### Task description
Write the records out again, keeping each line exactly as it is.

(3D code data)
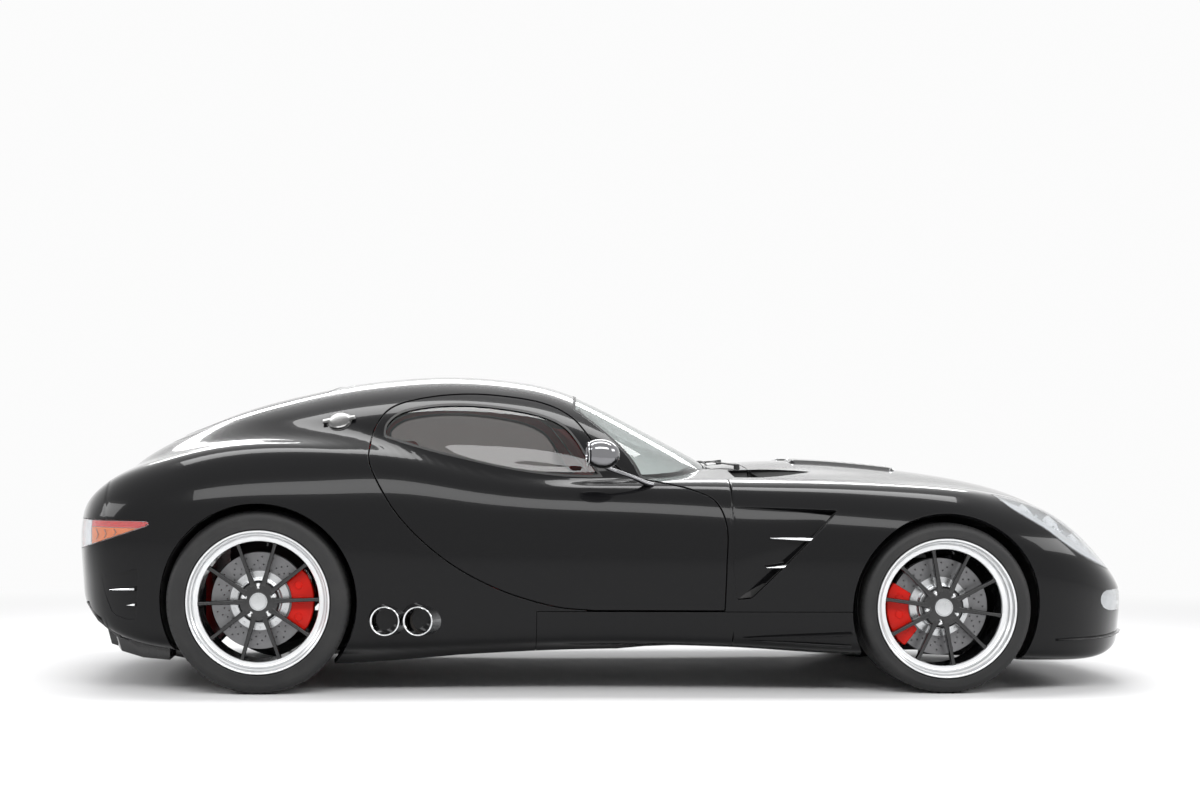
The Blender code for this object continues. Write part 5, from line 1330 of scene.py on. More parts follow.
    def build(self) -> None:
        """Makes every panel and pane."""
        self.front()
        self.rear()
        self.gills()
        self.sills()
        self.doors()
        self.bonnet()
        self.tailgate()
        self.screen()
        palette = self.palette
        inboard = lambda middle, normal: normal.y * middle.y < -0.3 * abs(middle.y) and middle.z > 0.30
        never = lambda middle, normal: False
        for node, body, finish, other, rule in (
                ("front_shell", "shell", palette.void, palette.dark_hide,
                 lambda middle, normal: middle.x < 0.5 and middle.z > 0.2),
                ("rear_shell", "shell", palette.void, palette.red_hide, self.in_cabin),
                ("roof", "shell", palette.headlining, palette.red_hide, lambda middle, normal: middle.z < 1.06),
                ("sill_left", "shell", palette.inner_paint, palette.inner_paint, never),
                ("sill_right", "shell", palette.inner_paint, palette.inner_paint, never),
                ("bonnet", "bonnet", palette.inner_paint, palette.inner_paint, never),
                ("tailgate", "tailgate", palette.inner_paint, palette.inner_paint, never),
                ("door_left", "door_left", palette.inner_paint, palette.red_hide, inboard),
                ("door_right", "door_right", palette.inner_paint, palette.red_hide, inboard)):
            self.lining(node, body, finish, other, rule)

    def in_cabin(self, middle: Vector, normal: Vector) -> bool:
        """Whether a face of the rear shell looks into the cabin or the boot."""
        ahead = np.array([middle + normal * 0.05])
        in_arch = wheel_field(ahead, self.rear_axle, self.rear_arch + 0.03, 0.55)[0] < 0
        outboard = normal.y * math.copysign(1.0, middle.y) > 0.5
        widest = 0.5 if middle.z < 0.7 else 0.7
        return not in_arch and not outboard and middle.z > 0.19 and middle.x > -1.95 and abs(middle.y) < widest

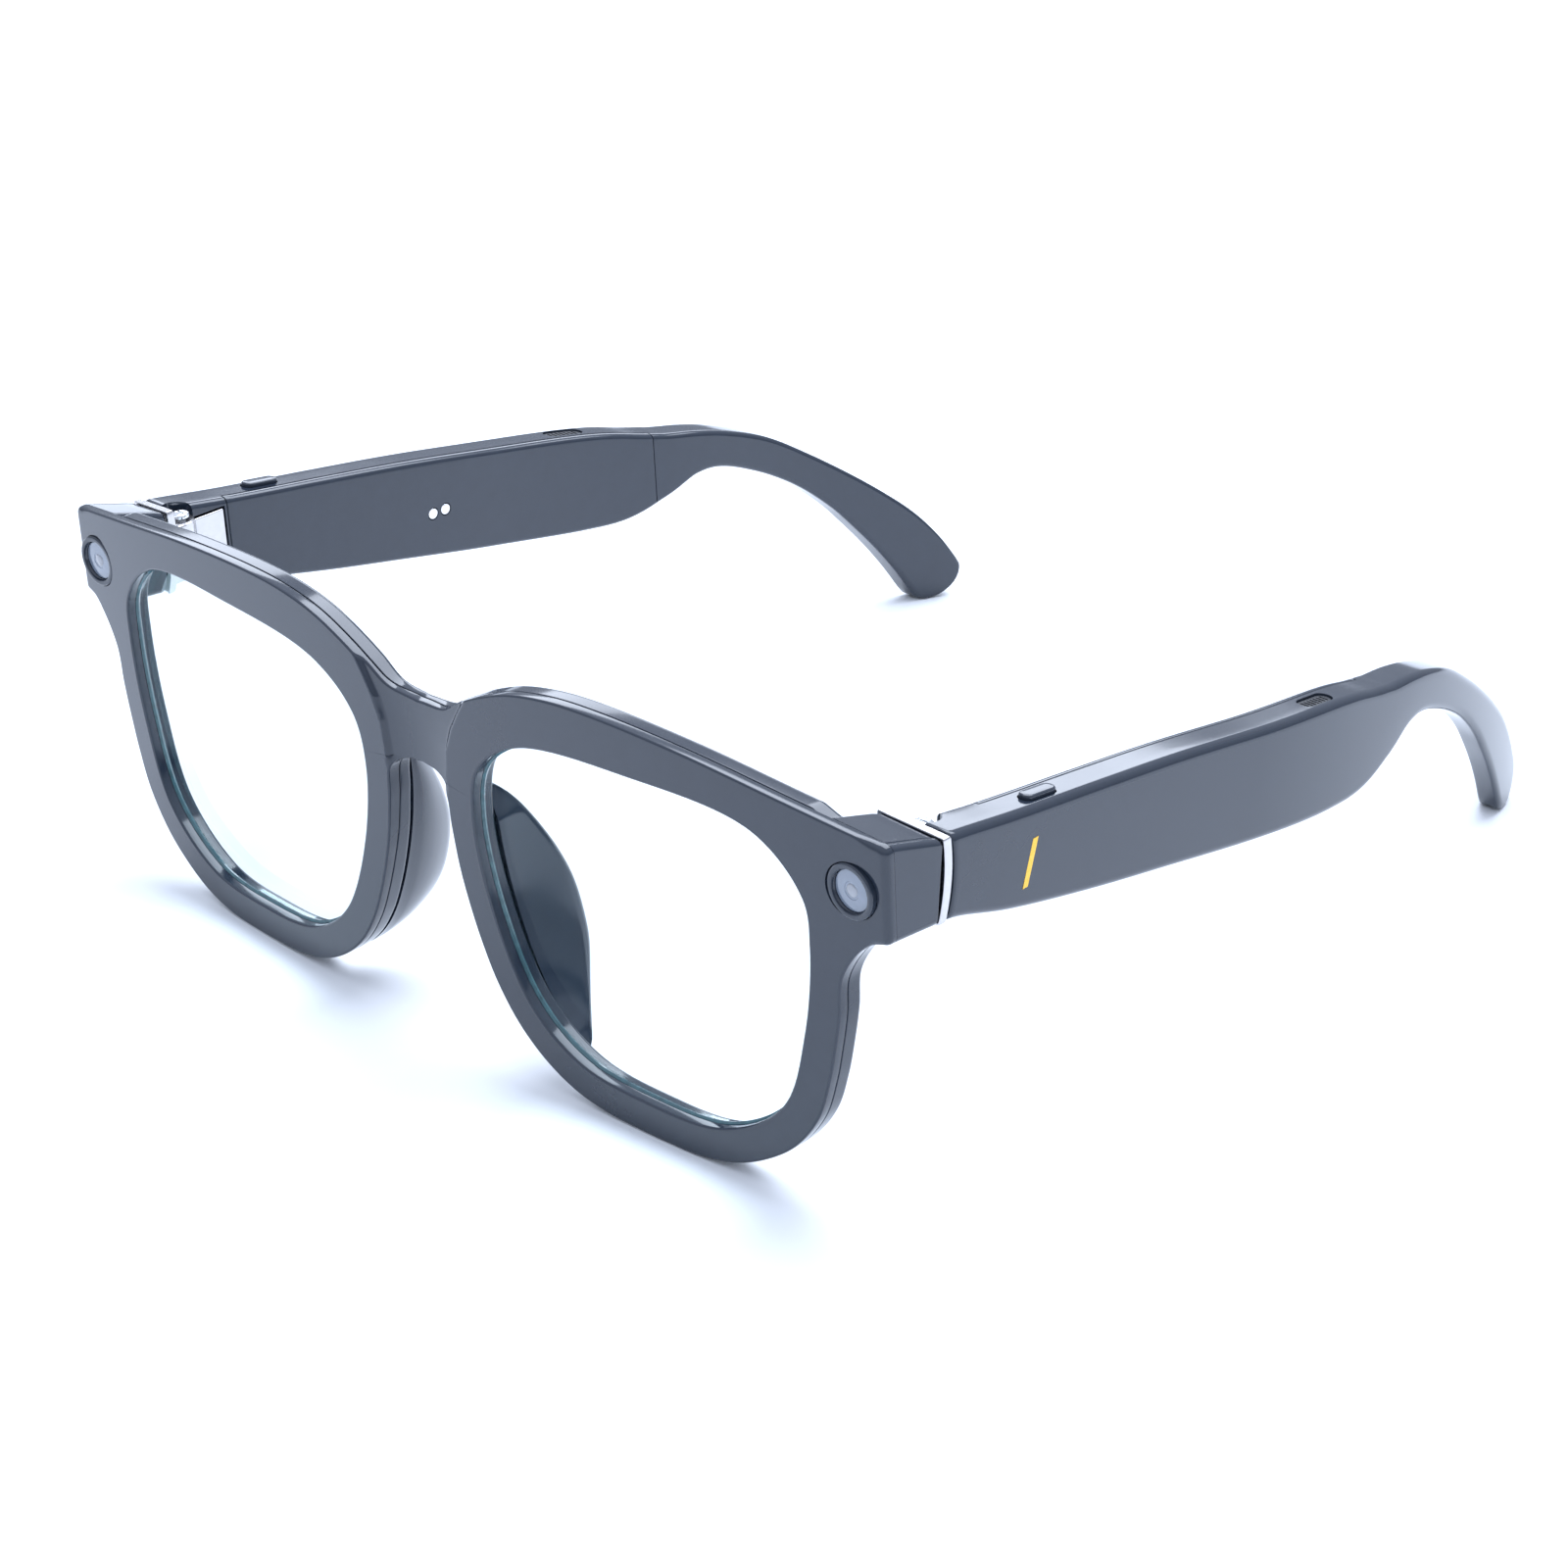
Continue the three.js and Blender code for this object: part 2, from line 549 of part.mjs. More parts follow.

### Exercise answer
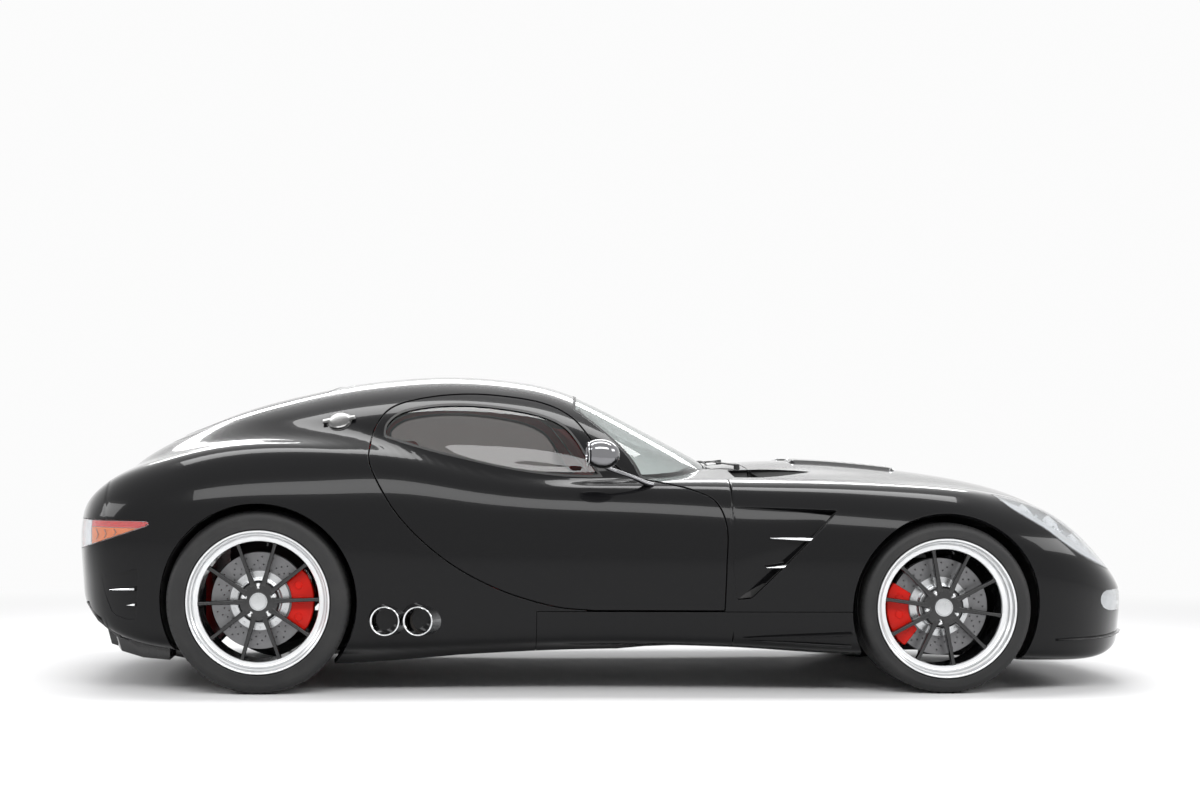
The Blender code for this object continues. Write part 5, from line 1330 of scene.py on. More parts follow.
    def build(self) -> None:
        """Makes every panel and pane."""
        self.front()
        self.rear()
        self.gills()
        self.sills()
        self.doors()
        self.bonnet()
        self.tailgate()
        self.screen()
        palette = self.palette
        inboard = lambda middle, normal: normal.y * middle.y < -0.3 * abs(middle.y) and middle.z > 0.30
        never = lambda middle, normal: False
        for node, body, finish, other, rule in (
                ("front_shell", "shell", palette.void, palette.dark_hide,
                 lambda middle, normal: middle.x < 0.5 and middle.z > 0.2),
                ("rear_shell", "shell", palette.void, palette.red_hide, self.in_cabin),
                ("roof", "shell", palette.headlining, palette.red_hide, lambda middle, normal: middle.z < 1.06),
                ("sill_left", "shell", palette.inner_paint, palette.inner_paint, never),
                ("sill_right", "shell", palette.inner_paint, palette.inner_paint, never),
                ("bonnet", "bonnet", palette.inner_paint, palette.inner_paint, never),
                ("tailgate", "tailgate", palette.inner_paint, palette.inner_paint, never),
                ("door_left", "door_left", palette.inner_paint, palette.red_hide, inboard),
                ("door_right", "door_right", palette.inner_paint, palette.red_hide, inboard)):
            self.lining(node, body, finish, other, rule)

    def in_cabin(self, middle: Vector, normal: Vector) -> bool:
        """Whether a face of the rear shell looks into the cabin or the boot."""
        ahead = np.array([middle + normal * 0.05])
        in_arch = wheel_field(ahead, self.rear_axle, self.rear_arch + 0.03, 0.55)[0] < 0
        outboard = normal.y * math.copysign(1.0, middle.y) > 0.5
        widest = 0.5 if middle.z < 0.7 else 0.7
        return not in_arch and not outboard and middle.z > 0.19 and middle.x > -1.95 and abs(middle.y) < widest

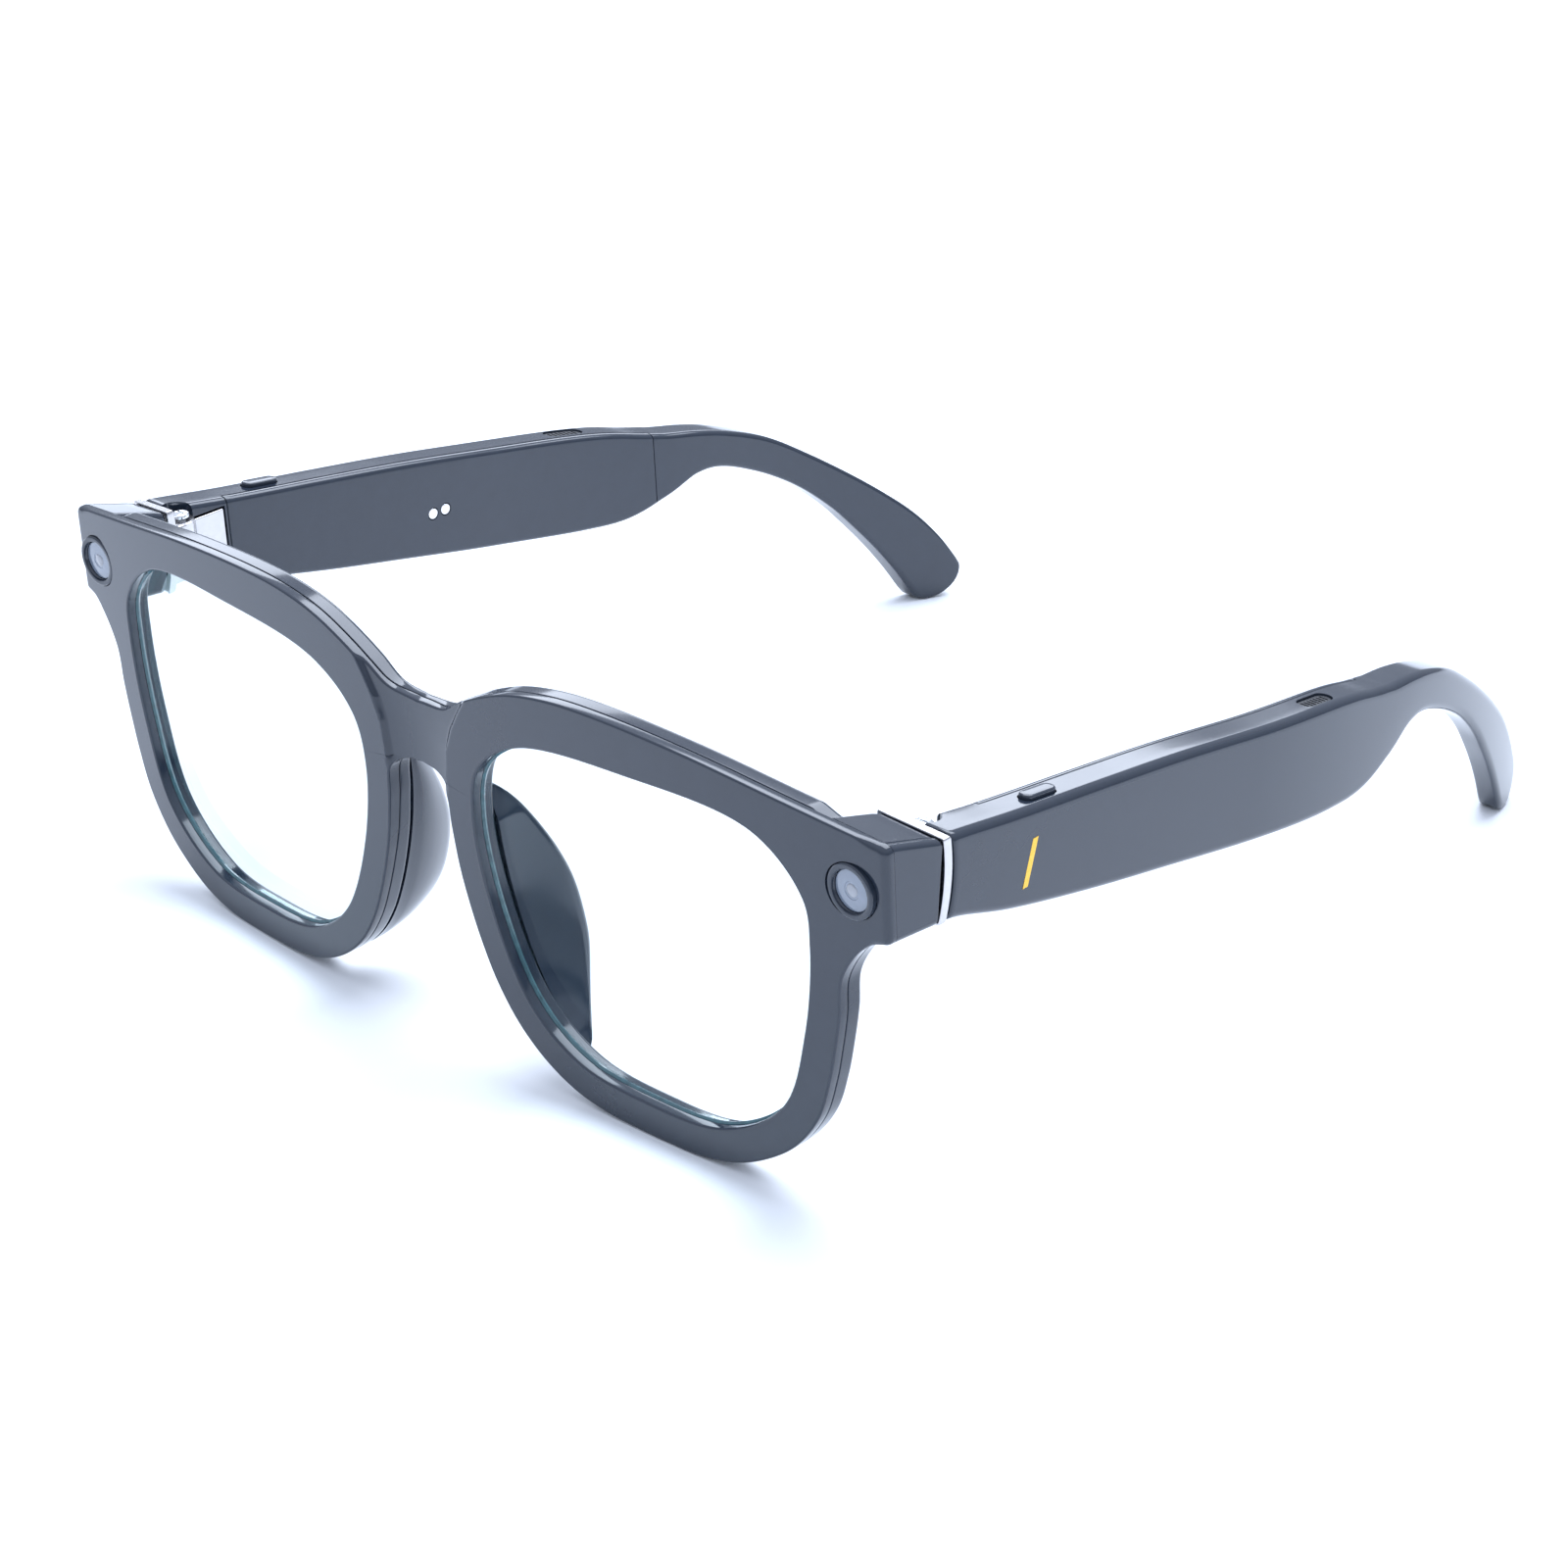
Continue the three.js and Blender code for this object: part 2, from line 549 of part.mjs. More parts follow.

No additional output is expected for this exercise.